The State Department said Blinken will “address the worsening crisis in Burma” in each country during the lengthy trip. Burma is also known as Myanmar, where the military seized power in a February coup, overthrowing the civilian government.
The chief U.S. diplomat’s trip comes as President Joe Biden’s administration looks to begin a new “Indo Pacific Economic Framework” in early 2022.
U.S. officials had indicated the new initiative would include broad partnerships with nations in the region on critical areas including the digital economy and technology, supply chain resiliency and clean energy.
“The Indo-Pacific region is a critical part of our economy. It’s not just that it accounts for over half of the world’s population and 60 percent of global GDP,” said Jose Fernandez, the undersecretary of state for economic growth, energy, and the environment, in a recent briefing.
“Seven of the top 15 U.S. export markets are in the Indo-Pacific. Two-way trade between the U.S. and the region was over $1.75 trillion,” he added.
There are, however, concerns that the United States is lagging behind China in deepening economic and strategic ties with ASEAN.
“ASEAN countries want more from Washington on the economic side, but the Biden administration’s proposed Indo-Pacific economic framework is likely to fall short of their expectations,” said Susannah Patton, a research fellow in the foreign policy and defense program at the United States Studies Center in Sydney.
“After RCEP enters into force, there will be two mega-trade pacts in Asia: RCEP and CPTPP, and the United States is in neither, said Patton, referencing a trade agreement known as the Regional Comprehensive Economic Partnership, as well as the Comprehensive and Progressive Agreement for Trans-Pacific Partnership.
“China’s application to join CPTPP, a vehicle that was designed to promote U.S. economic ties with Asia, highlights Washington’s absence,” Patton told VOA Wednesday. The CPTPP is a free trade agreement between Australia, Brunei, Canada, Chile, Japan, Malaysia, Mexico, Peru, New Zealand, Singapore and Vietnam that was signed in 2018.
In November 2020, 10 ASEAN member states and five additional countries (Australia, China, Japan, South Korea and New Zealand) signed the Regional Comprehensive Economic Partnership, representing around 30 percent of the world’s gross domestic product and population. RCEP will come into force in January.
Others said the new Indo-Pacific Economic Framework appears to be not just about traditional trade, as Washington is signaling strategic interests in the region.

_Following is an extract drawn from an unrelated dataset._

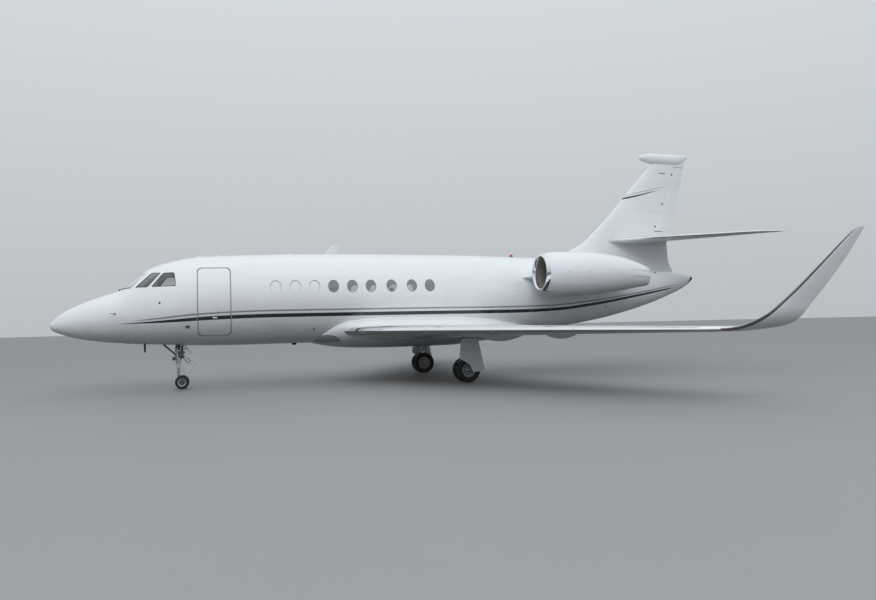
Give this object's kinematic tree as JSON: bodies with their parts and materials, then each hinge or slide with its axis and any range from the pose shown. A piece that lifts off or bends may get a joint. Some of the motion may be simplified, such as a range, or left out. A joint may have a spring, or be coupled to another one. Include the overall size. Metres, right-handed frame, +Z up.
{
  "type": "twin-engine business jet",
  "caption": "Business jet on its landing gear, with blended winglets, rear-mounted engines, an airstair door and a mid-set tailplane, built at full size.",
  "frame": {"origin": "on the ground, at the centre of the bounding box seen from above", "axes": "+X towards the nose, +Y towards the aircraft's left wing tip, +Z up"},
  "size_m": [20.23, 21.3956, 7.1],
  "materials": {
    "paint": "gloss white paint, with navy and grey cheat lines",
    "glazing": "clear laminated glazing",
    "engine_metal": "dull metal",
    "fan_metal": "satin titanium",
    "gear_paint": "semi-gloss light grey paint",
    "rim": "satin light grey",
    "tyre": "matt rubber",
    "carpet": "cut-pile carpet",
    "instrument_panel": "matt dark grey",
    "seat_leather": "soft cream leather"
  },
  "bodies": {
    "airframe": {"nose_cone": "paint", "fuselage_front": "paint", "fuselage_cabin": "paint", "fuselage_rear": "paint", "tail_cone": "paint", "belly_fairing": "paint", "fin": "paint", "tailplane": "paint", "wing_left": "paint", "winglet_left": "paint", "flap_inner_left": "paint", "flap_outer_left": "paint", "nacelle_left": "paint", "pylon_left": "paint", "wing_right": "paint", "winglet_right": "paint", "flap_inner_right": "paint", "flap_outer_right": "paint", "nacelle_right": "paint", "pylon_right": "paint", "windshield_centre": "glazing", "windshield_left": "glazing", "front_side_window_left": "glazing", "rear_side_window_left": "glazing", "windshield_right": "glazing", "front_side_window_right": "glazing", "rear_side_window_right": "glazing", "engine_left": "engine_metal", "engine_right": "engine_metal", "nose_leg": "gear_paint", "main_leg_left": "gear_paint", "main_leg_right": "gear_paint", "cabin_floor": "carpet", "cockpit_panel": "instrument_panel", "crew_seat_left": "seat_leather", "crew_seat_right": "seat_leather", "cabin_seats_left": "seat_leather", "cabin_seats_right": "seat_leather"},
    "door": {"cabin_door": "paint"},
    "nose_steering": {"nose_fork": "gear_paint"},
    "nose_wheels": {"nose_rims": "rim", "nose_tyre_outer": "tyre", "nose_tyre_inner": "tyre"},
    "main_wheels_left": {"main_rims_left": "rim", "main_tyre_outer_left": "tyre", "main_tyre_inner_left": "tyre"},
    "main_wheels_right": {"main_rims_right": "rim", "main_tyre_outer_right": "tyre", "main_tyre_inner_right": "tyre"},
    "fan_left": {"fan_left": "fan_metal"},
    "fan_right": {"fan_right": "fan_metal"},
    "rudder": {"rudder": "paint"},
    "elevator_left": {"elevator_left": "paint"},
    "elevator_right": {"elevator_right": "paint"},
    "aileron_left": {"aileron_left": "paint"},
    "aileron_right": {"aileron_right": "paint"}
  },
  "joints": [
    {"name": "door_hinge", "type": "hinge", "parent": "airframe", "child": "door", "pos_m": [5.98, 0.79, 1.42], "axis": [-1, 0, 0], "range_deg": [0, 125]},
    {"name": "nose_steer", "type": "hinge", "parent": "airframe", "child": "nose_steering", "pos_m": [6.945, 0, 0.64], "axis": [0, 0, 1], "range_deg": [-60, 60]},
    {"name": "nose_wheel_spin", "type": "hinge", "parent": "nose_steering", "child": "nose_wheels", "pos_m": [6.851, 0, 0.184], "axis": [0, 1, 0], "continuous": true},
    {"name": "main_wheel_spin_left", "type": "hinge", "parent": "airframe", "child": "main_wheels_left", "pos_m": [-0.6, 2.222, 0.33], "axis": [0, 1, 0], "continuous": true},
    {"name": "fan_spin_left", "type": "hinge", "parent": "airframe", "child": "fan_left", "pos_m": [-3.665, 1.97, 3], "axis": [1, 0, 0], "continuous": true},
    {"name": "main_wheel_spin_right", "type": "hinge", "parent": "airframe", "child": "main_wheels_right", "pos_m": [-0.6, -2.222, 0.33], "axis": [0, 1, 0], "continuous": true},
    {"name": "fan_spin_right", "type": "hinge", "parent": "airframe", "child": "fan_right", "pos_m": [-3.665, -1.97, 3], "axis": [1, 0, 0], "continuous": true},
    {"name": "rudder_hinge", "type": "hinge", "parent": "airframe", "child": "rudder", "pos_m": [-8.117, 0, 4.47], "axis": [-0.3566, 0, 0.9342], "range_deg": [-25, 25]},
    {"name": "elevator_hinge_left", "type": "hinge", "parent": "airframe", "child": "elevator_left", "pos_m": [-8.075, 0.4, 4.16267], "axis": [-0.4486, 0.8933, -0.0269], "range_deg": [-20, 22]},
    {"name": "aileron_hinge_left", "type": "hinge", "parent": "airframe", "child": "aileron_left", "pos_m": [-2.64921, 6.88, 1.39113], "axis": [-0.3408, 0.9401, 0], "range_deg": [-25, 25]},
    {"name": "elevator_hinge_right", "type": "hinge", "parent": "airframe", "child": "elevator_right", "pos_m": [-8.075, -0.4, 4.16267], "axis": [0.4486, 0.8933, 0.0269], "range_deg": [-20, 22]},
    {"name": "aileron_hinge_right", "type": "hinge", "parent": "airframe", "child": "aileron_right", "pos_m": [-2.64921, -6.88, 1.39113], "axis": [0.3408, 0.9401, 0], "range_deg": [-25, 25]}
  ]
}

“Take semiconductors for example; as significant players in chip packaging and manufacturing, ASEAN countries such as Malaysia and Singapore may play an important role in helping the United States build resilient supply chains for semiconductors,” Ngor Luong, a research analyst at Georgetown University’s Center for Security and Emerging Technology, told VOA.

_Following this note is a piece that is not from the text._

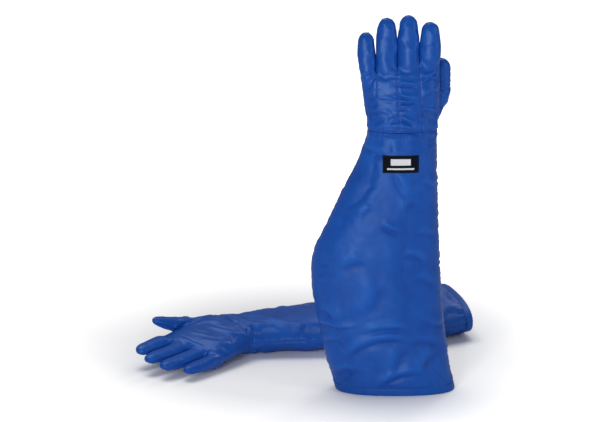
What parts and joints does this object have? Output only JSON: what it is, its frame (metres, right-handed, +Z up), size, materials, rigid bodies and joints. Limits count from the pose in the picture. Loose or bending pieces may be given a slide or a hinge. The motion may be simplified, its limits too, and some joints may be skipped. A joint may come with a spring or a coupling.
{
  "type": "cryogenic gloves",
  "caption": "Pair of long padded cryogenic gloves, one standing on its cuff and one lying palm up.",
  "frame": {"origin": "on the floor, under the middle of the bounding box of the pair", "axes": "+Z up along the standing left glove; the back of its hand faces -Y; +X towards its thumb; the right glove lies behind it at +Y, fingers towards -X"},
  "size_m": [0.6118, 0.5096, 0.652],
  "materials": {
    "shell_fabric": "satin",
    "hem_tape": "satin",
    "insulation": "matte",
    "lining": "matte",
    "finger_liner": "matte",
    "label": "matte"
  },
  "bodies": {
    "right_lower_sleeve": {"right_hem_binding": "hem_tape", "right_lower_sleeve_shell": "shell_fabric", "right_lower_sleeve_insulation": "insulation", "right_lower_sleeve_lining": "lining", "right_elbow_section": "shell_fabric"},
    "right_forearm": {"right_forearm_sleeve_shell": "shell_fabric", "right_forearm_sleeve_insulation": "insulation", "right_forearm_sleeve_lining": "lining", "right_wrist_section": "shell_fabric", "right_label": "label"},
    "right_hand": {"right_hand_shell": "shell_fabric", "right_hand_insulation": "insulation", "right_hand_lining": "lining"},
    "right_little_finger": {"right_little_finger_shell": "shell_fabric", "right_little_finger_liner": "finger_liner"},
    "right_ring_finger": {"right_ring_finger_shell": "shell_fabric", "right_ring_finger_liner": "finger_liner"},
    "right_middle_finger": {"right_middle_finger_shell": "shell_fabric", "right_middle_finger_liner": "finger_liner"},
    "right_index_finger": {"right_index_finger_shell": "shell_fabric", "right_index_finger_liner": "finger_liner"},
    "right_thumb": {"right_thumb_shell": "shell_fabric", "right_thumb_liner": "finger_liner"},
    "left_lower_sleeve": {"left_hem_binding": "hem_tape", "left_lower_sleeve_shell": "shell_fabric", "left_lower_sleeve_insulation": "insulation", "left_lower_sleeve_lining": "lining", "left_elbow_section": "shell_fabric"},
    "left_forearm": {"left_forearm_sleeve_shell": "shell_fabric", "left_forearm_sleeve_insulation": "insulation", "left_forearm_sleeve_lining": "lining", "left_wrist_section": "shell_fabric", "left_label": "label"},
    "left_hand": {"left_hand_shell": "shell_fabric", "left_hand_insulation": "insulation", "left_hand_lining": "lining"},
    "left_little_finger": {"left_little_finger_shell": "shell_fabric", "left_little_finger_liner": "finger_liner"},
    "left_ring_finger": {"left_ring_finger_shell": "shell_fabric", "left_ring_finger_liner": "finger_liner"},
    "left_middle_finger": {"left_middle_finger_shell": "shell_fabric", "left_middle_finger_liner": "finger_liner"},
    "left_index_finger": {"left_index_finger_shell": "shell_fabric", "left_index_finger_liner": "finger_liner"},
    "left_thumb": {"left_thumb_shell": "shell_fabric", "left_thumb_liner": "finger_liner"}
  },
  "joints": [
    {"name": "right_elbow", "type": "hinge", "parent": "right_lower_sleeve", "child": "right_forearm", "pos_m": [0.07742, 0.0644, 0.0315], "axis": [0, 0, -1], "range_deg": [0, 35], "stiffness_Nm_per_rad": 6, "deforming": ["right_elbow_section"]},
    {"name": "right_wrist", "type": "hinge", "parent": "right_forearm", "child": "right_hand", "pos_m": [-0.13384, -0.00741, 0.03247], "axis": [-0.7002, 0.7002, 0.1392], "range_deg": [0, 45], "stiffness_Nm_per_rad": 1.5, "deforming": ["right_wrist_section"]},
    {"name": "right_little_finger", "type": "hinge", "parent": "right_hand", "child": "right_little_finger", "pos_m": [-0.16379, -0.12611, 0.02914], "axis": [-0.8604, 0.4917, 0.1344], "range_deg": [0, 60], "stiffness_Nm_per_rad": 0.2},
    {"name": "right_ring_finger", "type": "hinge", "parent": "right_hand", "child": "right_ring_finger", "pos_m": [-0.19498, -0.10829, 0.03401], "axis": [-0.8603, 0.4917, 0.1344], "range_deg": [0, 60], "stiffness_Nm_per_rad": 0.2},
    {"name": "right_middle_finger", "type": "hinge", "parent": "right_hand", "child": "right_middle_finger", "pos_m": [-0.22751, -0.0897, 0.03909], "axis": [-0.8603, 0.4917, 0.1344], "range_deg": [0, 60], "stiffness_Nm_per_rad": 0.2},
    {"name": "right_index_finger", "type": "hinge", "parent": "right_hand", "child": "right_index_finger", "pos_m": [-0.25915, -0.07162, 0.04403], "axis": [-0.8603, 0.4917, 0.1344], "range_deg": [0, 60], "stiffness_Nm_per_rad": 0.2},
    {"name": "right_thumb", "type": "hinge", "parent": "right_hand", "child": "right_thumb", "pos_m": [-0.22403, -0.00137, 0.07025], "axis": [-0.0984, 0.0984, -0.9903], "range_deg": [-20, 10], "stiffness_Nm_per_rad": 0.25},
    {"name": "pair_lift", "type": "slide", "parent": "right_lower_sleeve", "child": "left_lower_sleeve", "axis": [0, 0, 1], "range_m": [0, 0.2]},
    {"name": "left_elbow", "type": "hinge", "parent": "left_lower_sleeve", "child": "left_forearm", "pos_m": [0.11425, -0.20461, 0.222], "axis": [0, 1, 0], "range_deg": [0, 40], "stiffness_Nm_per_rad": 6, "deforming": ["left_elbow_section"]},
    {"name": "left_wrist", "type": "hinge", "parent": "left_forearm", "child": "left_hand", "pos_m": [0.15626, -0.20461, 0.446], "axis": [-1, 0, 0], "range_deg": [-20, 45], "stiffness_Nm_per_rad": 1.5, "deforming": ["left_wrist_section"]},
    {"name": "left_little_finger", "type": "hinge", "parent": "left_hand", "child": "left_little_finger", "pos_m": [0.09426, -0.19511, 0.55076], "axis": [-0.9654, 0, -0.2607], "range_deg": [0, 60], "stiffness_Nm_per_rad": 0.2},
    {"name": "left_ring_finger", "type": "hinge", "parent": "left_hand", "child": "left_ring_finger", "pos_m": [0.12926, -0.19511, 0.56021], "axis": [-0.9654, 0, -0.2607], "range_deg": [0, 60], "stiffness_Nm_per_rad": 0.2},
    {"name": "left_middle_finger", "type": "hinge", "parent": "left_hand", "child": "left_middle_finger", "pos_m": [0.16576, -0.19511, 0.57007], "axis": [-0.9654, 0, -0.2607], "range_deg": [0, 60], "stiffness_Nm_per_rad": 0.2},
    {"name": "left_index_finger", "type": "hinge", "parent": "left_hand", "child": "left_index_finger", "pos_m": [0.20125, -0.19511, 0.57965], "axis": [-0.9654, 0, -0.2607], "range_deg": [0, 60], "stiffness_Nm_per_rad": 0.2},
    {"name": "left_thumb", "type": "hinge", "parent": "left_hand", "child": "left_thumb", "pos_m": [0.2295, -0.17761, 0.50515], "axis": [0, 1, 0], "range_deg": [0, 17], "stiffness_Nm_per_rad": 0.25}
  ]
}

Blinken’s trip comes as the Southeast Asian bloc marks the 30th anniversary of ASEAN-China dialogue. In a joint statement, ASEAN and China announced the establishment of a “comprehensive strategic partnership” to reaffirm cooperation in areas including political-security, economic, and social-cultural aspects.
The joint statement said ASEAN and China support efforts to preserve Southeast Asia as a region “free from nuclear weapons and other weapons of mass destruction.”

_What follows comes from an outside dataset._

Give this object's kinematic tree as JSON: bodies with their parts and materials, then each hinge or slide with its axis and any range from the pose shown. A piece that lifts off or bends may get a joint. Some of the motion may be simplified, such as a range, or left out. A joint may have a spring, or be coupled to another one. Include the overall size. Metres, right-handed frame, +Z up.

“The language supporting the Southeast Asia Nuclear Weapons Free Zone and opposing proliferation isn’t new—ASEAN has been talking about it for decades–but China’s loud support for SEANWFZ has been a response to AUKUS,” said Gregory Poling, director of the Asia Maritime Transparency Initiative at the Center for Strategic and International Studies (CSIS) in Washington.
SEANWFZ refers to the Southeast Asia Nuclear Weapon-Free Zone.
AUKUS is a security deal among the United States, Britain and Australia. It is seen as designed to contain China’s expansion and is strongly opposed by Beijing.
“Within ASEAN, Singapore and the Philippines have explicitly endorsed AUKUS, Vietnam is quietly supportive, and Indonesia is conflicted including the recent statement of the defense minister which was quite supportive. Only Malaysia has been explicitly critical of AUKUS,” Poling added.
Others noted the mixed signals sent by ASEAN members are happening amid China’s growing aggression in the South China Sea over territorial disputes, and against the backdrop of Beijing’s test of a hypersonic weapon system in the atmosphere over the sea.
“China’s actions and words don’t typically align, and the challenge facing ASEAN countries is to maintain their independence from China’s sphere of influence,” Ngor Luong said.